In the early 1950s the UN Population Division released projections for population growth over the next several decades. Their predictions of an ever climbing global population sent  many Westerners into a tailspin, totally freaked out that all these extra people (caused by longer lifespans of the older folks) would surely send developing countries into deep poverty. It wasn't the poverty part that was bothersome, it was the concern that these poor countries would go "Red," you know, become communist. This fear of looming communist take-overs, in combination with the fact that the West was "losing their grip" over regions like Latin America, Africa and Asia were the catalysts for a ripple effect that ultimately resulted in the institution of such whoppers like China's one-child policy. YIKES.

In order to help stave off the potential population crisis, groups like the Population Council (thank you, Rockefeller) and the Population Crisis Committee, founded by Hugh Moore, (the Dixie Cup guy) developed. These groups in conjunction with the World Bank, the Ford Foundation, the United Nations Population Fund and others, took it upon themselves to convince most of Asia that fewer children lead to richer countries. The road to wealth was population control, more specifically birth control.

( I have to say that as I was reading this chapter I felt as if I was uncovering some huge, awful conspiracy. I was, all at once, totally compelled by the story, appalled by what felt like trickery on the parts of Rockefeller and the like, and guilt-striken to learn what a HUGE role the US played in creating such problem.

The thing that bothers me the most is that all of the action taken by these groups was based on a projection, a fancy guess. That's an awful lot of trouble to go through to save the world  from  a potential Communist take over that may or may not happened based on numbers that were, at the time, simply theoretical, and subject to change depending on whether or not there were factors in the projection that, perhaps had not been accounted for, but....hey better safe than sorry?

Ok, ok. So I'm a little heavy on the sarcasm today, I'm just taking this pretty hard I guess. Anyway...)

These groups eventually got Asian nations on board with birth control and it was  around that time in the late 60s  that more over-population propaganda came in the form of a book called The Population Bomb ( nutshell: too many people means the end of the world as we know it....RUUUUN).  Now it was getting coo-coo. Countries like Korea and China began writing "family planning" policies into their economic plans, and India was subjected to "draconian experiments directed at getting couples to stick to two children."  Oh, by the way, almost all of these projects were funded with Western money. What's more, China's one-child policy was directly (although unintentionally) influenced by a Westerner named Geert Jan Oslder, whose banter about a paper he wrote on Population Planning over a few beers with China's Song Jian became the very work the One-child policy was  later born out of.
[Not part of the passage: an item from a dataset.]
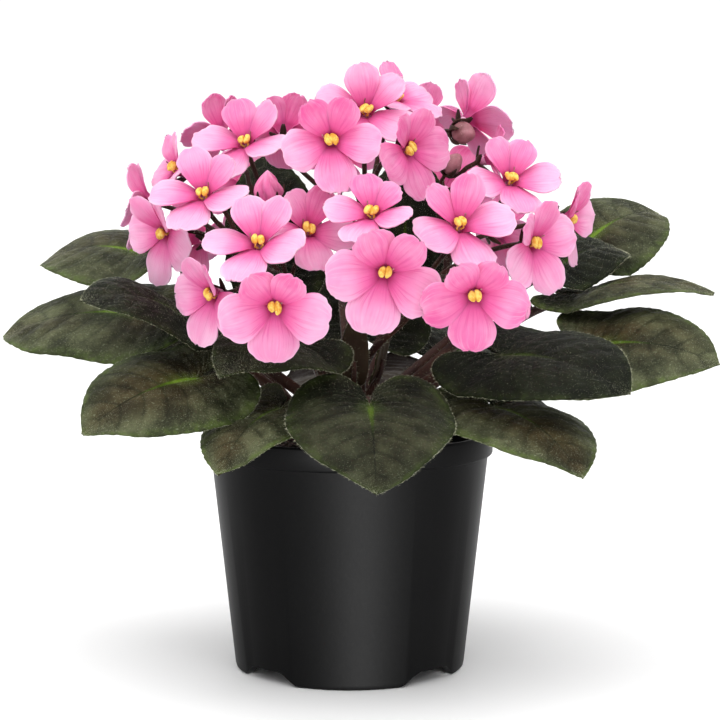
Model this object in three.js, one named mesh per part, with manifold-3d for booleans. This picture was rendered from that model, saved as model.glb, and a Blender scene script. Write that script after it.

All of these actions set Asia up for trouble, and with the heavy cultural preference for boys in this region of the world, it's easy to see how the balance became shifted so heavily. I doubt that the folks involved in getting the Population Control Machine rolling had any idea of what kind of Pandora's Box they were opening, and perhaps they truly believed that they were protecting the world from the evils of communism. But I am really bothered by the whole thing. It wasn't the abject poverty of millions that was the catalyst for such a drastic and enormous plan to start limiting the number of children people in other countries were having, it was to protect the assets and interests of those countries already experiencing wealth and power. Blarf. I'm a little bit heartbroken. Hindsight, as they say, is 20-20, and of course from my perspective the whole thing seems unreal, that a few powerful men and a few powerful companies could literally change policies of other governments really just through propaganda. Is fear-mongering too strong a word to use? Maybe I'm over-reacting, but if the West played such a pivotal role in the introduction of population control in countries that are knee deep in serious gender imbalances, then it only seems fair that the West be heavily involved in fixing the crisis they helped create. Just sayin'.